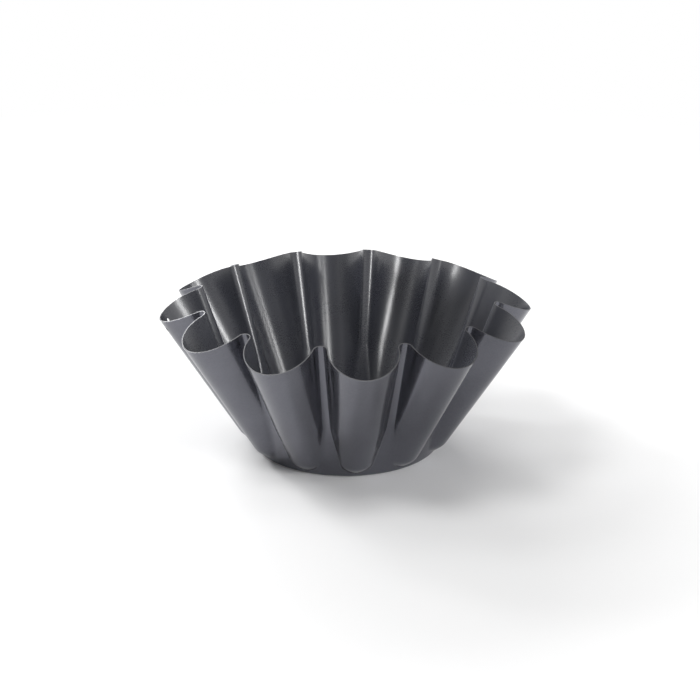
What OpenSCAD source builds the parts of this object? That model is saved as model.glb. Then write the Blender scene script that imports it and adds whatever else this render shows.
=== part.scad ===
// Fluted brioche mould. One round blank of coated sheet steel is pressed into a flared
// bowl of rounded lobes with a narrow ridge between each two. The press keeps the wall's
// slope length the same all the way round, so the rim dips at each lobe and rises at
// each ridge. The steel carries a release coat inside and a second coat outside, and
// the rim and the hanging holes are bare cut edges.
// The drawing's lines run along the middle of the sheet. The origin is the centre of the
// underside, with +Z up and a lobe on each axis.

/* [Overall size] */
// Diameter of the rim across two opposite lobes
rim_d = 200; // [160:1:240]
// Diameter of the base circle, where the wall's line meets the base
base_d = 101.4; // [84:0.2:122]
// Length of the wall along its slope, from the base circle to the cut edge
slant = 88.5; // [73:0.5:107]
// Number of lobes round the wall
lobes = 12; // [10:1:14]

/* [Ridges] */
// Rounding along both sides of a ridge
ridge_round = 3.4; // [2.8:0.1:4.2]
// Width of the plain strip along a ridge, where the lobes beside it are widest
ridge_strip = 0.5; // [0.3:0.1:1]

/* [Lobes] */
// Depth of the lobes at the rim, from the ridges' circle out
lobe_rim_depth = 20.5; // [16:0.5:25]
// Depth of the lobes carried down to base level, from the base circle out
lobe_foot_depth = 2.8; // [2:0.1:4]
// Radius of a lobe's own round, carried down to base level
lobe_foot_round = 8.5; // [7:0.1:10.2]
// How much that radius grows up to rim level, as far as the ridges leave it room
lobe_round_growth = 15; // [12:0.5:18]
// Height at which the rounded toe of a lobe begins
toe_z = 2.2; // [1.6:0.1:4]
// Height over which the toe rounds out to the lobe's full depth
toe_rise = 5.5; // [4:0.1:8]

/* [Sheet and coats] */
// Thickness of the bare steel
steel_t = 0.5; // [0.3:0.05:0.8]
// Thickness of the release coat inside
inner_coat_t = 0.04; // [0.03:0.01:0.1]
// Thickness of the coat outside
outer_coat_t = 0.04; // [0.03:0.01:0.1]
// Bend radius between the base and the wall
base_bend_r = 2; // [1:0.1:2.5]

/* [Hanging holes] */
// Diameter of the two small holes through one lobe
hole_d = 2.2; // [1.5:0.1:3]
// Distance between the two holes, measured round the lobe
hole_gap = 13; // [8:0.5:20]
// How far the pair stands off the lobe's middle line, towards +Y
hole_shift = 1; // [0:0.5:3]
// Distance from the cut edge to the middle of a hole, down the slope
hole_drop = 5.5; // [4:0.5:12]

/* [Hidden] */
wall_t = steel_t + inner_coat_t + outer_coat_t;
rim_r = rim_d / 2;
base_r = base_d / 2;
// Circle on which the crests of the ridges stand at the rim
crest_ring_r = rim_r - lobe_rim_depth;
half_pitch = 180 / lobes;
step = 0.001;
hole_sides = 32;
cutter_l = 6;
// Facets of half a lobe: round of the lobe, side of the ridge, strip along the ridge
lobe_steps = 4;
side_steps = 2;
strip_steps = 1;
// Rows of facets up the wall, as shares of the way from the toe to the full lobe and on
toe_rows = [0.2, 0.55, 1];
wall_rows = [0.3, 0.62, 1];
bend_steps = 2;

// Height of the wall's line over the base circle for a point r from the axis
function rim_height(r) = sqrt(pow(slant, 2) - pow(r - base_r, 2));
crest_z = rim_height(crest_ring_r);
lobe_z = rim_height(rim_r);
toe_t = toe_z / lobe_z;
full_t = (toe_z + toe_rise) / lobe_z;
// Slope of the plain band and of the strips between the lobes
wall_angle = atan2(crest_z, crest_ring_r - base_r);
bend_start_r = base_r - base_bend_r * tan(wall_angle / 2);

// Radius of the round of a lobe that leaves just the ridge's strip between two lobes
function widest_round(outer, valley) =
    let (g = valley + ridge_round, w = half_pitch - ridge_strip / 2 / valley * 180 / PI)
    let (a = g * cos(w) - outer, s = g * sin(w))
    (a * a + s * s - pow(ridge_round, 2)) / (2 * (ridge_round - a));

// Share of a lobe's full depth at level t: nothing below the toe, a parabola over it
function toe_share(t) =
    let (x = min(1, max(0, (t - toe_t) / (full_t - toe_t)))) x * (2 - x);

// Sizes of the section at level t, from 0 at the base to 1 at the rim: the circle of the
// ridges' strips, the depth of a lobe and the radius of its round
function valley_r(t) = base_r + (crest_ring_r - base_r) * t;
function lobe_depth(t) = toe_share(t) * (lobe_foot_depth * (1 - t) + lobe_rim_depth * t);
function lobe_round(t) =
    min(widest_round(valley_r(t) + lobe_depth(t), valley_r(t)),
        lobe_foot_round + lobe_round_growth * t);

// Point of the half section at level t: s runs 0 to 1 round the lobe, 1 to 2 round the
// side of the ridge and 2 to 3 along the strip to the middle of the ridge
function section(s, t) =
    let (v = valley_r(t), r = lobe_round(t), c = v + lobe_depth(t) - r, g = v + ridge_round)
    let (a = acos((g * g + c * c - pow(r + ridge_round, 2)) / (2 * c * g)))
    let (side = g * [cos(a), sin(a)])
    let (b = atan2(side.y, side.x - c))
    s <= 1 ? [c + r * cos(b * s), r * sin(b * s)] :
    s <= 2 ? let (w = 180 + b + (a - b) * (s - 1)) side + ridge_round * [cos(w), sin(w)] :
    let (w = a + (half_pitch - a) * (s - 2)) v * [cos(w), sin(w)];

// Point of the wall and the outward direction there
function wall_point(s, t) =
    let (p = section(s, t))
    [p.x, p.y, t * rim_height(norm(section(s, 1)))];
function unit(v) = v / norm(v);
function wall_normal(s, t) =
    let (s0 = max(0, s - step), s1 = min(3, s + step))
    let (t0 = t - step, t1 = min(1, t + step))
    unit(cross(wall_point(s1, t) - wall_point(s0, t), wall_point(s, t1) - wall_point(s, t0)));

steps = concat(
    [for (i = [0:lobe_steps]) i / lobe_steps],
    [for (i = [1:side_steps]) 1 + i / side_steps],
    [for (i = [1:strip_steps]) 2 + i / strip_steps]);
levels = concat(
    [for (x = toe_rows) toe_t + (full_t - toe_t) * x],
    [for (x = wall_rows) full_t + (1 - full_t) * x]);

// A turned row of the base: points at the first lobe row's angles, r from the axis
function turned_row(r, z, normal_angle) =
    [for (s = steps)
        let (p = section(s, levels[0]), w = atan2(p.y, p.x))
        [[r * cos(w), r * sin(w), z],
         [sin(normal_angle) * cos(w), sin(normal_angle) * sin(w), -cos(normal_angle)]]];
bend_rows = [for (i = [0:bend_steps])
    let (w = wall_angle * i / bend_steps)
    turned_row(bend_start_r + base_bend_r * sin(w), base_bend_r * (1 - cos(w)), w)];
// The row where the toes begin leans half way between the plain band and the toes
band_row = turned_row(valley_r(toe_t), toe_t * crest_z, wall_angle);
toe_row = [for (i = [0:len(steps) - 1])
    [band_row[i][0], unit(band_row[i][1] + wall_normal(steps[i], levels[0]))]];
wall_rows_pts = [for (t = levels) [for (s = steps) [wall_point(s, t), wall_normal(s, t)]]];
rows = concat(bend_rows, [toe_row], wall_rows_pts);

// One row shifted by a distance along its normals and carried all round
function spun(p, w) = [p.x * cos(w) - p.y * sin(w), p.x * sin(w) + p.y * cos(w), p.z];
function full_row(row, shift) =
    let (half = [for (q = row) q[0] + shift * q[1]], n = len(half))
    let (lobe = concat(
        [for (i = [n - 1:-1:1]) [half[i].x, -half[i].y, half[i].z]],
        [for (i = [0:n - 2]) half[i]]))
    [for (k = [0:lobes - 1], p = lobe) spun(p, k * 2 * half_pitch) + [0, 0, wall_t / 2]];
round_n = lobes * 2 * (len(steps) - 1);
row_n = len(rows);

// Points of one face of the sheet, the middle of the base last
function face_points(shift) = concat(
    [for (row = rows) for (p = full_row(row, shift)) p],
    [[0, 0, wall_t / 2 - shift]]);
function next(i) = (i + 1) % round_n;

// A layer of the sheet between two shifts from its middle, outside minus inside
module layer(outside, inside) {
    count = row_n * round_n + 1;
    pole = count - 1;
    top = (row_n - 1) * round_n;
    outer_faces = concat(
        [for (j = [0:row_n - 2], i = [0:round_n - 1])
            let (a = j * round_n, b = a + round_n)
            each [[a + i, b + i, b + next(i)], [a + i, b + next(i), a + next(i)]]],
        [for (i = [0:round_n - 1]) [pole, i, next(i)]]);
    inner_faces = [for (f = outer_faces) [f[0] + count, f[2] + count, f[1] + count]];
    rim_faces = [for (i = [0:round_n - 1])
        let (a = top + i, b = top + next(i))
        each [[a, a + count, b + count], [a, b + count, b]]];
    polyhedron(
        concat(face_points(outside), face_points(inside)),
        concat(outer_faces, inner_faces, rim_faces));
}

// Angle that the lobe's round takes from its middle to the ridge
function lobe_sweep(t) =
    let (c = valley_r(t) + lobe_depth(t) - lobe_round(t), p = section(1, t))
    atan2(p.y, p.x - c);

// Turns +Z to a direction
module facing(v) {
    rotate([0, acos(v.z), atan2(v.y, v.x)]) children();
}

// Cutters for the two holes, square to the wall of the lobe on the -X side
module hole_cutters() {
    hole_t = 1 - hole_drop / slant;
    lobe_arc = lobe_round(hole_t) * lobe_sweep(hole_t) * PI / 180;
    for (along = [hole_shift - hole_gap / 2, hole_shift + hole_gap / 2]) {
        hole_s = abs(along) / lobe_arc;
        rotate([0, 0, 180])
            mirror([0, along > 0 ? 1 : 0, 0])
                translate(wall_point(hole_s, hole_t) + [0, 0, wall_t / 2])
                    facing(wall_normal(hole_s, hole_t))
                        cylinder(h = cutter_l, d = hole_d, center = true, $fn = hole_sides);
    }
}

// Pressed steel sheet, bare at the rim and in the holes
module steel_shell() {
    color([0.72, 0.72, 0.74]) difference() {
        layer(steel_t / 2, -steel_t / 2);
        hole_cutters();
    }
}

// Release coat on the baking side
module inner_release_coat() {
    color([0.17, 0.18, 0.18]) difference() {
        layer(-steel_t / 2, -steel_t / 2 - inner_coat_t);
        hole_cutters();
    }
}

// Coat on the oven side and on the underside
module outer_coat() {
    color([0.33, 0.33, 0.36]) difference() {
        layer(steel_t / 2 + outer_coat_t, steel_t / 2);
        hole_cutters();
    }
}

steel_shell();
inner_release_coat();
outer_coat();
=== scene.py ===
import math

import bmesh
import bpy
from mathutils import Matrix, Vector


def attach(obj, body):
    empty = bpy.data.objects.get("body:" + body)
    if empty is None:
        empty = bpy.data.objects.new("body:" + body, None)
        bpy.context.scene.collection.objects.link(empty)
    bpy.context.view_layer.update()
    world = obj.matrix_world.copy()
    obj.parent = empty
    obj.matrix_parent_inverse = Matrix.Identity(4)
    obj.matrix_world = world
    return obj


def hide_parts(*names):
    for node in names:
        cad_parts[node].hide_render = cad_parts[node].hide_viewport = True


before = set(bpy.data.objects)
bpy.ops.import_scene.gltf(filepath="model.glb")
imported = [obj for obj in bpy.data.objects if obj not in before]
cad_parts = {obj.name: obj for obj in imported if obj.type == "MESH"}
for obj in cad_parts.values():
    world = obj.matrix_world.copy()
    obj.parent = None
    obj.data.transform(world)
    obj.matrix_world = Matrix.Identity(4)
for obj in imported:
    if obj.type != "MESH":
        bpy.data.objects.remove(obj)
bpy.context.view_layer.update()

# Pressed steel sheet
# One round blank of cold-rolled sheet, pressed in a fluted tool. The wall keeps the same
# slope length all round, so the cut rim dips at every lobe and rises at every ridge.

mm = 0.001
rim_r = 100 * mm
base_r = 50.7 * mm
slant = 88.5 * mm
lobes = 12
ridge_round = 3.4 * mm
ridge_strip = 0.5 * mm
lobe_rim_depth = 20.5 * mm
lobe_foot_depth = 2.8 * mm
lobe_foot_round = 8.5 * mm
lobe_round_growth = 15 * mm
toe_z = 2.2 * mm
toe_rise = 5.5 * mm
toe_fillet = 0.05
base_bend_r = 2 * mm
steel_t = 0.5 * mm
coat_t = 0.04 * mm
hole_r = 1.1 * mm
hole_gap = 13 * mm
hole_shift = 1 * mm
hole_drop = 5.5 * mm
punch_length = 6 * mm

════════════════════

REQUIREMENT: Extract and reproduce exactly the lines opening with the line containing "the baking side" and closing with the line containing "for node in", inclusive.

FINAL ANSWER:
// Release coat on the baking side
module inner_release_coat() {
    color([0.17, 0.18, 0.18]) difference() {
        layer(-steel_t / 2, -steel_t / 2 - inner_coat_t);
        hole_cutters();
    }
}

// Coat on the oven side and on the underside
module outer_coat() {
    color([0.33, 0.33, 0.36]) difference() {
        layer(steel_t / 2 + outer_coat_t, steel_t / 2);
        hole_cutters();
    }
}

steel_shell();
inner_release_coat();
outer_coat();
=== scene.py ===
import math

import bmesh
import bpy
from mathutils import Matrix, Vector


def attach(obj, body):
    empty = bpy.data.objects.get("body:" + body)
    if empty is None:
        empty = bpy.data.objects.new("body:" + body, None)
        bpy.context.scene.collection.objects.link(empty)
    bpy.context.view_layer.update()
    world = obj.matrix_world.copy()
    obj.parent = empty
    obj.matrix_parent_inverse = Matrix.Identity(4)
    obj.matrix_world = world
    return obj


def hide_parts(*names):
    for node in names:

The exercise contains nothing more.